Nonetheless, he is left with the possibility that his children may never want to work for the company and, in the meantime, he has some concerns about having no planning in place for future management.

"Even if my children do all decide they want to come into the business, there are potential problems," he says.

"They may not have gained the right skills, for instance, or they may experience the kind of problems that any group of siblings can face when working for a single business."


Stephen Pegge, head of communications, Lloyds TSB Business

"Family firms last longer than others due to a commitment to honour the past and build something for the future, and to the close relationships that help transfer experience smoothly between generations.

"But families sometimes find objective decision-making hard, and this impinges on personal lives. Meanwhile, the informality means that skills and knowledge may need conscious development.
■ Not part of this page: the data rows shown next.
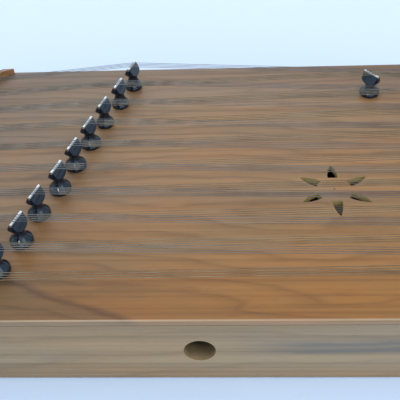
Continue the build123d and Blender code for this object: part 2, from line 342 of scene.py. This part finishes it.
def board_shade(tree, base):
    """The soundboard's painted shade and sheen, then its edges, its rosettes and the marks of the
    compasses.
    """
    base = painted_shade_sheen_and_streak(tree, base)
    # facing is 1 on the level top and 0 on upright faces
    normal = add(tree, "ShaderNodeTexCoord").outputs["Normal"]
    facing = add(tree, "ShaderNodeSeparateXYZ", {"Vector": normal}).outputs["Z"]
    cut = share(tree, facing, 0.4, 0.1)
    edge_wear_and_highlight = ramp(tree, facing, (0.25, BLACK), (0.5, WHITE), (0.75, WHITE), (0.95, BLACK))
    base = mix(tree, cut, base, mix(tree, 0.5, base, CUT_WOOD))
    # the rounded edge is made paler: partly wear, partly a painted highlight
    base = mix(tree, edge_wear_and_highlight, base, mix(tree, 0.45, base, WORN_EDGE_AND_HIGHLIGHT))
    for centre in ROSETTES:
        walls = math_node(tree, "MULTIPLY", cut, near(tree, centre, *ROSETTE_REACH))
        base = mix(tree, walls, base, PETAL_WALL)
        base = mix(tree, near(tree, centre, *COMPASS_MARK), base, MARK)
    return base


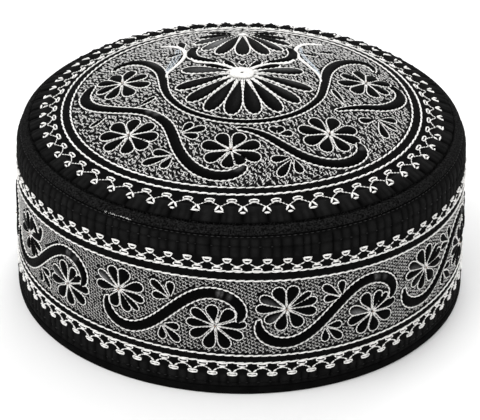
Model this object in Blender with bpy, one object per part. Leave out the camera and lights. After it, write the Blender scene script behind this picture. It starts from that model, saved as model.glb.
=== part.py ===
"""A round embroidered prayer cap, standing on its lower edge.

The cap is four sewn pieces: a domed crown, a felted welt over the shoulder seam, an upright side wall
and a hem binding. Raised satin-stitch motifs lie on the crown and on the side wall. Lengths are in
millimetres and angles in degrees until a point is written, and then everything is in metres.
The origin is the middle of the cap at the level of the hem. +Z is up and the front is at -Y.
"""

import math

import bmesh
import bpy
from mathutils import Vector

MM = 0.001

# Outer form. The side wall is nearly upright and flares a little towards the hem, the shoulder is an
# arc, and the crown drops by a power law.
WALL_RADIUS = 92.0
HEM_FLARE = 1.3
WALL_TOP = 64.8
SHOULDER_RADIUS = 8.7
APEX = 93.9
CROWN_DROP = 20.8
CROWN_DROP_RADIUS = 85.9
CROWN_POWER = 1.7

# Cloth and relief
CLOTH = 2.6
WALL_CLOTH = 2.8
FIELD_SINK = 0.7
STRIP_SINK = 0.3
RIB_HEIGHT = 0.55
PUFF_HEIGHT = 0.9
SEAM_GAP = 0.35

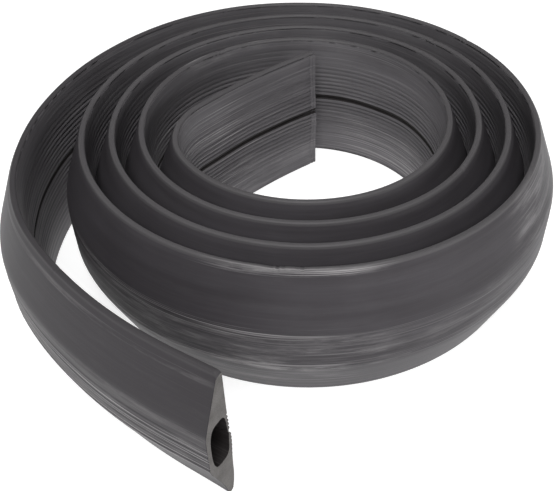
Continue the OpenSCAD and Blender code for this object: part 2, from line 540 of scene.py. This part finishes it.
# Where the rubber is coloured pale, for real scratches and nicks and for painted highlights, painted
# sheen and painted floor light: (first and last distance along, lower and upper place up the width, how
# far it fades out across the strip, strength of the drawn lines, strength of the smears)
UNDER_WEAR_AND_LIGHT = [
    # rib crests painted pale where light from the floor falls on them: painted light
    (55.0, 150.0, 7.0, 38.5, 3.0, 0.9, 0.1),
    (70.0, 150.0, 44.5, 74.0, 3.0, 0.8, 0.1),
    (0.0, 90.0, 4.0, 39.0, 2.0, 0.5, 0.35),
    (10.0, 60.0, 52.0, 62.0, 3.0, 0.4, 0.15),
    # a real pale nick in the top edge
    (498.0, 518.0, 78.0, 83.0, 1.5, 0.2, 0.6),
    # more rib crests painted pale where light from the floor falls: painted light
    (350.0, 420.0, 6.0, 30.0, 4.0, 0.8, 0.2),
    (540.0, 620.0, 26.0, 62.0, 4.0, 0.7, 0.1),
    (1700.0, 2600.0, 8.0, 38.0, 4.0, 0.6, 0.05),
]
RAMP_WEAR_AND_LIGHT = [
    # real fine white scratches along the upper shoulder
    (1940.0, 2050.0, 50.0, 54.0, 3.0, 0.7, 0.1),
    # painted highlight along the lower shoulder, bright at the front and dimmer further on
    (1860.0, 2060.0, 28.5, 32.5, 2.5, 0.6, 1.0),
    (2050.0, 2240.0, 29.5, 32.0, 2.0, 0.4, 0.4),
    # real pale nicks, with a painted highlight on the top edge round them
    (2022.0, 2070.0, 80.5, 83.0, 1.0, 0.9, 0.7),
    # a real pale nick in the top edge
    (496.0, 522.0, 76.0, 83.0, 2.0, 0.3, 0.9),
    # the lower flank painted pale: painted light from the floor
    (1900.0, 2060.0, 12.0, 26.0, 4.0, 0.4, 0.35),
    # the crown: real streaks, and painted light from the floor
    (1900.0, 2080.0, 34.0, 50.0, 4.0, 0.2, 0.45),
    # the crown: real fine lines, and a painted sheen
    (2050.0, 2230.0, 34.0, 52.0, 4.0, 0.25, 0.2),
    # painted sheen on the right flank
    (2180.0, 2240.0, 56.0, 80.0, 6.0, 0.3, 0.55),
    # painted highlights along the fine ridges and lines of the outer end
    (2500.0, 2950.0, 26.0, 46.0, 2.0, 1.0, 0.35),
    (2500.0, 2950.0, 46.0, 53.0, 3.0, 0.2, 0.25),
    # painted highlight just under the top edge at the outer end
    (2740.0, 2868.0, 77.0, 78.5, 1.0, 0.3, 0.25),
    # the whole lower half: faint real lines, and painted light from the floor
    (-50.0, 2950.0, 0.0, 54.0, 3.0, 0.1, 0.06),
]
WEAR_AND_LIGHT_SOFT = 30.0                                    # how far each pale mark fades out along the strip
# pale colour of the real scratches and nicks, and of the painted highlights, sheen and floor light
DUST_AND_SHEEN = (0.36, 0.348, 0.352)
LIP_HIGHLIGHT = (0.092, 0.088, 0.091)                    # painted highlight along the top edge's whole length
TOP_EDGE = AROUND[(SEC_TAG == RAMP) & (SEC_W > WIDTH - 1.4)]
# the painted highlight runs on past the edge's last corner, and fades over the last distance
LIP_FROM, LIP_TO, LIP_SOFT = TOP_EDGE.min(), TOP_EDGE.max() + 3.0, 0.8
SHADED_END_FROM, SHADED_END_SOFT = 2540.0, 80.0               # painted shade: the outer end's ramp is coloured darker
SHADED_END_SHARE, SHADED_END_TONE = 0.6, 0.8                 # how much of it, and how much darker
RUBBER_SHINE, CUT_SHINE = 0.14, 0.25


def ramp_tone(n, base, along, across, broad, dark):
    """The ramp's painted tones: a painted highlight along its top edge, and painted shade darkening its
    outer end.
    """
    # painted highlight on the top edge, varied along it by the broad streaks
    lip = n.window(across, LIP_FROM * MM, LIP_TO * MM, LIP_SOFT * MM)
    lip = n.math("MULTIPLY", lip, n.math("ADD", n.math("MULTIPLY", broad, 0.5), 0.5))
    base = n.mix(lip, base, LIP_HIGHLIGHT)
    # painted shade: the ramp darkens towards the outer end
    shaded_end = n.span(along, (SHADED_END_FROM - SHADED_END_SOFT) * MM, SHADED_END_FROM * MM)
    return n.mix(n.math("MULTIPLY", shaded_end, SHADED_END_SHARE), base, tuple(SHADED_END_TONE * c for c in dark))


def rubber(name, face, dark, light, roughness, lines, smears, wear_and_light=()):
    """Extruded rubber: cloudy tone, fine lines drawn along the strip, and pale marks: real scratches
    and nicks, and painted highlights, sheen and floor light.
    """
    material, n = new_material(name)
    uv = n.add("ShaderNodeUVMap", uv_map="strip").outputs[0]
    point = n.add("ShaderNodeTexCoord").outputs["Object"]
    split = n.add("ShaderNodeSeparateXYZ")
    n.link(uv, split.inputs[0])
    along, across = split.outputs[0], split.outputs[1]
    cloud = n.noise(point, scale=16, detail=4, rough=0.55)
    broad = n.streaks(uv, scales=(6, 130, 1), detail=3, rough=0.6)
    drawn = n.streaks(uv, scales=(9, 1100, 1), detail=3, rough=0.6)
    smear = n.streaks(uv, scales=(22, 160, 1), detail=6, rough=0.7)
    grain = n.noise(point, scale=1500, detail=2, rough=0.6)

    base = n.mix(n.span(n.weighed(cloud, 0.5, broad, 0.5), 0.34, 0.66), dark, light)
    if face == RAMP:
        base = ramp_tone(n, base, along, across, broad, dark)
    # the rows paint pale marks: real scratches and nicks, and painted highlights, sheen and floor light
    for first, last, lower, upper, soft, with_lines, with_smears in wear_and_light:
        low, high = sorted((around(face, lower), around(face, upper)))
        lies = n.math("MULTIPLY", n.window(along, first * MM, last * MM, WEAR_AND_LIGHT_SOFT * MM),
                      n.window(across, low, high, soft * MM))
        lines = n.math("MAXIMUM", lines, n.math("MULTIPLY", lies, with_lines))
        smears = n.math("MAXIMUM", smears, n.math("MULTIPLY", lies, with_smears))
    pale = n.math("MAXIMUM", n.math("MULTIPLY", n.span(drawn, 0.5, 0.7), lines),
                  n.math("MULTIPLY", n.span(smear, 0.42, 0.75), smears))
    n.link(n.mix(pale, base, DUST_AND_SHEEN), n.shader.inputs["Base Color"])

    rough = n.math("ADD", n.weighed(cloud, 0.12, pale, 0.2), roughness - 0.06, clamp=True)
    n.link(rough, n.shader.inputs["Roughness"])
    n.shader.inputs["Specular IOR Level"].default_value = RUBBER_SHINE
    n.relief(n.weighed(drawn, 0.45, grain, 0.25), strength=0.2)
    return material


def cut_rubber(name, dark, light):
    """The sawn end: paler and duller, with fine grain and a few saw lines."""
    material, n = new_material(name)
    point = n.add("ShaderNodeTexCoord").outputs["Object"]
    cloud = n.noise(point, scale=160, detail=4, rough=0.6)
    grain = n.noise(point, scale=1900, detail=3, rough=0.7)
    saw = n.streaks(point, scales=(30, 30, 900), detail=2, rough=0.6)
    base = n.mix(n.span(n.weighed(cloud, 0.5, grain, 0.5), 0.3, 0.7), dark, light)
    n.link(base, n.shader.inputs["Base Color"])
    n.shader.inputs["Roughness"].default_value = 0.85
    n.shader.inputs["Specular IOR Level"].default_value = CUT_SHINE
    n.relief(n.weighed(grain, 1.0, saw, 0.6), strength=0.5)
    return material


MATERIALS = [                                       # in the order of RAMP, UNDER, BORE and CUT
    rubber("ramp_rubber", RAMP, dark=(0.042, 0.0385, 0.0425), light=(0.055, 0.051, 0.0565),
           roughness=0.45, lines=0.02, smears=0.03, wear_and_light=RAMP_WEAR_AND_LIGHT),
    rubber("underside_rubber", UNDER, dark=(0.085, 0.08, 0.086), light=(0.13, 0.124, 0.132),
           roughness=0.48, lines=0.3, smears=0.12, wear_and_light=UNDER_WEAR_AND_LIGHT),
    # the channel's inside is coloured far darker than the rubber outside: painted shade
    rubber("bore_rubber", BORE, dark=(0.011, 0.009, 0.009), light=(0.016, 0.0135, 0.0135),
           roughness=0.6, lines=0.1, smears=0.05),
    cut_rubber("cut_rubber", dark=(0.088, 0.083, 0.08), light=(0.158, 0.15, 0.146)),
]

# ---------------------------------------------------------------- the pieces


bodies = ["coil"] + [f"free_length_{i + 1}" for i in range(len(FREE_CUTS))]
middles = [(a + b) / 2 for a, b in zip(FREE_CUTS, FREE_CUTS[1:] + [TOTAL])]
flex_from, flex_to = END_CUT - 30, END_CUT + 24     # the stretch between the inner end and the coil
coil_to = FREE_CUTS[0] - 25

tip = strip("strip_inner_tip", 0.0, flex_from, MATERIALS)
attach(tip, "inner_end")
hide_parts("inner_end")

flex = strip("strip_inner_flex", flex_from, flex_to, MATERIALS)
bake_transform(flex)

coil = strip("strip_coil", flex_to, coil_to, MATERIALS)
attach(coil, "coil")
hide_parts("inner_bend", "inner_run", "turn_1", "turn_2", "turn_3", "turn_4")

edges = [coil_to] + middles
for i, cut in enumerate(FREE_CUTS):
    piece = strip(f"strip_flex_{i + 1}", edges[i], edges[i + 1], MATERIALS)
    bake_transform(piece)
    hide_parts(bodies[i + 1])

outer_tip = strip("strip_outer_tip", edges[-1], TOTAL, MATERIALS)
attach(outer_tip, bodies[-1])

# ---------------------------------------------------------------- floor, light and camera

FLOOR_HALF = 6.0
FLOOR_DROP = 0.0002                                 # the floor lies just under the strip
FLOOR_GLOW = 0.78
HORIZON, OVERHEAD = (0.05, 0.5), (0.5, 0.02)        # (height, brightness), each where it stops changing
LENS, SHIFT_X, SHIFT_Y = 53.06, -0.0728, 0.0113
CAMERA_PLACE = (0.20369, -0.30444, 0.33155)
CAMERA_RIGHT = (0.86566, 0.50063, 0.00078)
CAMERA_UP = (-0.34082, 0.58818, 0.73341)


def add_floor():
    h = FLOOR_HALF
    mesh = bpy.data.meshes.new("floor")
    mesh.from_pydata([(-h, -h, 0), (h, -h, 0), (h, h, 0), (-h, h, 0)], [], [(0, 1, 2, 3)])
    obj = bpy.data.objects.new("floor", mesh)
    obj.location.z = -FLOOR_DROP
    bpy.context.scene.collection.objects.link(obj)
    material, n = new_material("floor")
    n.shader.inputs["Base Color"].default_value = (0.5, 0.5, 0.5, 1)
    n.shader.inputs["Roughness"].default_value = 0.9
    n.shader.inputs["Specular IOR Level"].default_value = 0.1
    n.shader.inputs["Emission Color"].default_value = (1, 1, 1, 1)
    n.shader.inputs["Emission Strength"].default_value = FLOOR_GLOW
    mesh.materials.append(material)
    return obj


def add_world():
    """A white sky, pale at the horizon and nearly dark overhead, where the lights are."""
    world = bpy.data.worlds.new("studio")
    bpy.context.scene.world = world
    world.use_nodes = True
    nodes, links = world.node_tree.nodes, world.node_tree.links
    nodes["Background"].inputs["Color"].default_value = (1, 1, 1, 1)
    direction = nodes.new("ShaderNodeTexCoord")
    split = nodes.new("ShaderNodeSeparateXYZ")
    fade = nodes.new("ShaderNodeMapRange")
    fade.inputs["From Min"].default_value, fade.inputs["To Min"].default_value = HORIZON
    fade.inputs["From Max"].default_value, fade.inputs["To Max"].default_value = OVERHEAD
    links.new(direction.outputs["Generated"], split.inputs[0])
    links.new(split.outputs["Z"], fade.inputs["Value"])
    links.new(fade.outputs["Result"], nodes["Background"].inputs["Strength"])


def area_light(name, place, target, side, power):
    light = bpy.data.lights.new(name, "AREA")
    light.shape = "RECTANGLE"
    light.size, light.size_y = side, side
    light.energy = power
    obj = bpy.data.objects.new(name, light)
    bpy.context.scene.collection.objects.link(obj)
    obj.location = place
    obj.rotation_mode = "QUATERNION"
    obj.rotation_quaternion = (Vector(target) - Vector(place)).to_track_quat("-Z", "Y")


def add_camera():
    data = bpy.data.cameras.new("camera")
    data.lens, data.shift_x, data.shift_y = LENS, SHIFT_X, SHIFT_Y
    obj = bpy.data.objects.new("camera", data)
    bpy.context.scene.collection.objects.link(obj)
    across = Vector(CAMERA_RIGHT).normalized()
    back = across.cross(Vector(CAMERA_UP)).normalized()
    turn = Matrix((across, back.cross(across), back)).transposed()
    obj.matrix_world = Matrix.Translation(CAMERA_PLACE) @ turn.to_4x4()
    return obj


floor = add_floor()
add_world()
area_light("overhead", (0.0, -0.1, 1.5), (0, 0, 0), side=1.0, power=12.5)
area_light("front", (0.5, -0.9, 1.2), (0, 0, 0.02), side=0.6, power=12.5)
area_light("front left", (-0.9, -1.3, 0.3), (0, 0, 0.02), side=0.6, power=1.5)
area_light("right", (1.5, 0.0, 0.4), (0, 0, 0.02), side=0.6, power=5)
bpy.context.scene.camera = add_camera()
bpy.context.scene.view_settings.view_transform = "Standard"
"Temporary opportunities working with companies in related sectors, such as a catering supplier or drinks firm, could help Ian's son Richard to gain new insights and inject fresh ideas into the business.

"There's also a case for recruiting non-family members into the senior management team - on an advisory basis - to plug skills gaps and aid dispassionate decision-making at crucial moments.

"The younger children could be offered holiday work with the company, or invited to lead specific projects, to enable them to make informed decisions. And if nobody ultimately emerges to take control, then a well-planned trade sale could become a realistic option."

Ian Lawson, chief executive, The Campaign for Leadership (consultant)

"This is typical of the problems facing small family businesses at the third-generation stage.

"The first step is to generate a skills matrix identifying what is needed in terms of managing the business and developing future sales.

"This will have business priorities across one axis and skills required across the other. It will form the basis of any development plan for Richard and identify where the other children can contribute now (perhaps informally or via an advisory board) and in the future (either planned or as a contingency).

"The second step is to involve the whole family in a meeting (facilitated by a third party) about:

  • The future direction and management of Windsor House Natural Water Company;
  • Their own immediate and potential contribution;
  • The options for them as stakeholders (employee, director, adviser).

"A written business and succession plan will allow for an external 'interim' manager or a collection of the family to run the business, if something should happen to Ian Windsor."

Nicolas Mabin, director of human resources, Capgemini UK

"Ian should start by trying to develop a five-year business plan - any longer and it becomes too theoretical. With that five-year picture, he can then articulate what roles are required.

"The business plan will call for certain key roles. These can be described in terms of job descriptions and individual profiles. Ian should consider:

  • How the existing team meets those requirements.
  • What the gaps are.
  • What developmental activities are needed.

"Current employees may need to be trained in order to meet those specifications. Ian may need to recruit new people, who could include his four children. But the plan allows members of his family to have a clear idea about what roles are available and how there may be a match.

"Succession planning used to take place in static organisations where it was possible to predict careers over the course of a lifetime. The volatility of today's economic environment means that succession planning is focused on the exercise that Ian needs to do now: short-term thinking; analysis of the skills gap; and matching people's profiles.

"The success of Windsor House Natural Water Company needs to be supported by willing volunteers from his family, who can match their skills to the needs of the firm."